You can tweak the settings on most android tablets (turning off unneeded stuff) to recover more usable ram. Many are keeping a bunch of things running that don't need to be.
 
For iPad users I'd suggest an app called St@sh. Simply because you have a few more organisational options over standard PDF readers: You can have multiple 'accounts' each with a tree of folders that have a mix of PDFs and pictures. Though I use it less for general game books and more for 'handouts'.
 
Ok, now you have me thinking. I'm on my Dell mini-9 running Xubuntu 14.04, and I have Wine installed. I'm goign to see if I can get the Win32 Sumatra pdf reader installed on this thing. See you all in 10 minutes!:frankie:
 
Ok, now you have me thinking. I'm on my Dell mini-9 running Xubuntu 14.04, and I have Wine installed. I'm goign to see if I can get the Win32 Sumatra pdf reader installed on this thing. See you all in 10 minutes!:frankie:
Please do let us know!
 
You can tweak the settings on most android tablets (turning off unneeded stuff) to recover more usable ram. Many are keeping a bunch of things running that don't need to be.

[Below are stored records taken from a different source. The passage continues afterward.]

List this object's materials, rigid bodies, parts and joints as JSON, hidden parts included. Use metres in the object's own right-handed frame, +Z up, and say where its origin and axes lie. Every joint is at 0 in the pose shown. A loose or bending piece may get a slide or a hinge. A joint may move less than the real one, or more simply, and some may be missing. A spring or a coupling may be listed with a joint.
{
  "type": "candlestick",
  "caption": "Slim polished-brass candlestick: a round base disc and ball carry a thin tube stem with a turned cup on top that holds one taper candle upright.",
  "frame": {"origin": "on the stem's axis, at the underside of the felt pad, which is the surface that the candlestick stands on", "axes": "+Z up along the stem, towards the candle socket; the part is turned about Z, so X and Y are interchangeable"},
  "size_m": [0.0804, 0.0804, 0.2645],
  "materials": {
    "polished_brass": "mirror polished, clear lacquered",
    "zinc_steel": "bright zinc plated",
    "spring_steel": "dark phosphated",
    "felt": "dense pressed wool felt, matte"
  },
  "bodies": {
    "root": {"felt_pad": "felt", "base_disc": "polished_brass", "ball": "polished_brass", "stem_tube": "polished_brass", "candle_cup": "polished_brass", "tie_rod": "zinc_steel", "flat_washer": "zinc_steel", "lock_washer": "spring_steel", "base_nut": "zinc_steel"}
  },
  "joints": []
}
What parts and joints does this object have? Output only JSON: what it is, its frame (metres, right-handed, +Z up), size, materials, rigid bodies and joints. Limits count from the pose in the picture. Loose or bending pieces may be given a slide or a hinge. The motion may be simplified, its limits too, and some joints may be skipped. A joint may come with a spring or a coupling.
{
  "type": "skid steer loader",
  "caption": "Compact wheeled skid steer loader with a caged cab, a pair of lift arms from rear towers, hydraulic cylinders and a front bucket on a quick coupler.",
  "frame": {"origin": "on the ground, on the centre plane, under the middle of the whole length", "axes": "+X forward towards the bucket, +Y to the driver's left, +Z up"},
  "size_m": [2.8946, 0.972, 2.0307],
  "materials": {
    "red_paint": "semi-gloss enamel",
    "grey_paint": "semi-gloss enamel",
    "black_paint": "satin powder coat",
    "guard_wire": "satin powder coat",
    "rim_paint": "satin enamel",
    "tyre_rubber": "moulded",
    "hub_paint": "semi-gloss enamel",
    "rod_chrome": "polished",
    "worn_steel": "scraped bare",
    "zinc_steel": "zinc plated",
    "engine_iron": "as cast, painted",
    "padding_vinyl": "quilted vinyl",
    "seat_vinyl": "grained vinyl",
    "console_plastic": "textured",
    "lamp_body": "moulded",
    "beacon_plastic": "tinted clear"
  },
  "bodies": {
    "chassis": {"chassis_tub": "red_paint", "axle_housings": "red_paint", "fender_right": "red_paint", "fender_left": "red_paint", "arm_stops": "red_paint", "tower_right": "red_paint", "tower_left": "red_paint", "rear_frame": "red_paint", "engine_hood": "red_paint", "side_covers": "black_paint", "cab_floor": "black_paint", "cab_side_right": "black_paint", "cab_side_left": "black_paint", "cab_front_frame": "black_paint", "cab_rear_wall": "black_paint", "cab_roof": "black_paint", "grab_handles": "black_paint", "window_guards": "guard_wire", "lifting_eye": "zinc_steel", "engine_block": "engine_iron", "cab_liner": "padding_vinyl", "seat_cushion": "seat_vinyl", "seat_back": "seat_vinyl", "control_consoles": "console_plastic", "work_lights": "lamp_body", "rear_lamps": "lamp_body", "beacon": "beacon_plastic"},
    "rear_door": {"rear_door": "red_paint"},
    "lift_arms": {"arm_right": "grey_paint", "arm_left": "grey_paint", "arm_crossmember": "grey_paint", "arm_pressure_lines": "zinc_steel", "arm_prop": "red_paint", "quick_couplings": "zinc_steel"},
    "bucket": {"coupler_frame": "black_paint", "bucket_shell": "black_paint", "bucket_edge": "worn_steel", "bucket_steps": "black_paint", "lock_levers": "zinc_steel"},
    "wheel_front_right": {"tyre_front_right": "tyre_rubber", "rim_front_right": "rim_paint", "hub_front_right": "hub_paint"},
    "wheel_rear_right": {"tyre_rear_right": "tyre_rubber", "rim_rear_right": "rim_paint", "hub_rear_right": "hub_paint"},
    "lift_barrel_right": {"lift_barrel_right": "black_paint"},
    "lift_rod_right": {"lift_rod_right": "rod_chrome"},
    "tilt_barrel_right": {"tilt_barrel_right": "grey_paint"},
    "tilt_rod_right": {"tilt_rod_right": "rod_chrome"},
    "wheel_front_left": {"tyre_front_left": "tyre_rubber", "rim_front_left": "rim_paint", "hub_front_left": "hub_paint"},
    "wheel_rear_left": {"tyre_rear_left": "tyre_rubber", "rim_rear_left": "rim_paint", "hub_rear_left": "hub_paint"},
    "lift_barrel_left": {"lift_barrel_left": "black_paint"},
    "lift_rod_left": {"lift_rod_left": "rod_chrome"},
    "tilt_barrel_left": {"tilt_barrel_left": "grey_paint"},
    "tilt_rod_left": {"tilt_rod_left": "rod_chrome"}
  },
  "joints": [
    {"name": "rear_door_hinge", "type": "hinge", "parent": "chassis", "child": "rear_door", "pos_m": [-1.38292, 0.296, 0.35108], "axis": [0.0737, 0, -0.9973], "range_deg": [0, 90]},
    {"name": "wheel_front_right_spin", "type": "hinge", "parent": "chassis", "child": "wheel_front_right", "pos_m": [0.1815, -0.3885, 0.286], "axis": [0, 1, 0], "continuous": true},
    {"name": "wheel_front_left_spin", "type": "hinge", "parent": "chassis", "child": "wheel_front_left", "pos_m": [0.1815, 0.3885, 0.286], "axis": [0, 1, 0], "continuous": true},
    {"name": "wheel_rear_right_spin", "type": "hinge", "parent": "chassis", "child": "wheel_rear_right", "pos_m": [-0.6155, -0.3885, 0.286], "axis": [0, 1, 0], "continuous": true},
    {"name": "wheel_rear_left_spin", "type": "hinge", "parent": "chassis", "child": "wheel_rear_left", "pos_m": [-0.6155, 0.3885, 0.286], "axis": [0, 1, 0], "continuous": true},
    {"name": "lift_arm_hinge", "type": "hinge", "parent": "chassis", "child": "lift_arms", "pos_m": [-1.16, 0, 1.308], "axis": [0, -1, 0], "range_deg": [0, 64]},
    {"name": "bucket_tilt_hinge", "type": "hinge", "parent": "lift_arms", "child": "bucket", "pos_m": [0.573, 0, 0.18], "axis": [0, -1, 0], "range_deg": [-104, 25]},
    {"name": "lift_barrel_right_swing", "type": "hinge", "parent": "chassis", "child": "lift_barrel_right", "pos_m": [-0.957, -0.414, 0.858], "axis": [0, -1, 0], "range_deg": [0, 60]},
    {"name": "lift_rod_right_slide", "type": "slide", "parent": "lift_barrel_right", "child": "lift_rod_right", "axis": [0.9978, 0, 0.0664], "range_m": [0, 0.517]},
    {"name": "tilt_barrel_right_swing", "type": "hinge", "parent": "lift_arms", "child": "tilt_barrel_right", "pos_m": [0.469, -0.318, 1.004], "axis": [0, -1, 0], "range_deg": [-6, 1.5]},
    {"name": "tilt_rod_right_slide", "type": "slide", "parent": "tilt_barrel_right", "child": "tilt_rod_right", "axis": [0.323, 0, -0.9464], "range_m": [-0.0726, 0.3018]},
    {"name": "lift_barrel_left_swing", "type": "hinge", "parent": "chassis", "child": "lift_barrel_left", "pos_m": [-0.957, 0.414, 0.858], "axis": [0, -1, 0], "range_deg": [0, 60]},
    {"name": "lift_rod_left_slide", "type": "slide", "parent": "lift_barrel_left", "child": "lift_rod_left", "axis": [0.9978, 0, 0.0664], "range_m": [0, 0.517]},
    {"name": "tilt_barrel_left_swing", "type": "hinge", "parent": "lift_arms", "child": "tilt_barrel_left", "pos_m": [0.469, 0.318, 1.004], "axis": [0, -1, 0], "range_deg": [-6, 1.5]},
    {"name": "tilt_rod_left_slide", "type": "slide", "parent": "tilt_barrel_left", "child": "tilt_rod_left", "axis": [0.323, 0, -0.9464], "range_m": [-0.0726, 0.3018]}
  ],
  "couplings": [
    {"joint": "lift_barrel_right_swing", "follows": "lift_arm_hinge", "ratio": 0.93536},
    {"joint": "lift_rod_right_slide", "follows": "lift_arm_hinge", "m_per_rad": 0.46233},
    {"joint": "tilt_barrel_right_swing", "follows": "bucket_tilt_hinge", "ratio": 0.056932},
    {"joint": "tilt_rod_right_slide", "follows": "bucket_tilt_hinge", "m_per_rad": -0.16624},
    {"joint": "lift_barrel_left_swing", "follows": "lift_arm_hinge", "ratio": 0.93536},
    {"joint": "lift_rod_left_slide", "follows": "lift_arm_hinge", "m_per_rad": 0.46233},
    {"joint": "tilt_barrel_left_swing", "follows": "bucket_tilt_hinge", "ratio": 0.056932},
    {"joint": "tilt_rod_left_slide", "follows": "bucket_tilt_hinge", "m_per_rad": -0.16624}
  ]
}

I'll check after I move next weekend. I don't think I have much running, I've checked the list of running programs last year. But I could have missed something.
 
Please do let us know!

It worked just fine, as I posted just after that. Like I said, I don't know if Sumatra is any better than the Evince reader that comes with most Linux distros. Wine and the Mono runtime allow many Win32 programs to run on Linux, so if there's a favorite on Windows it's worth a try on Linux.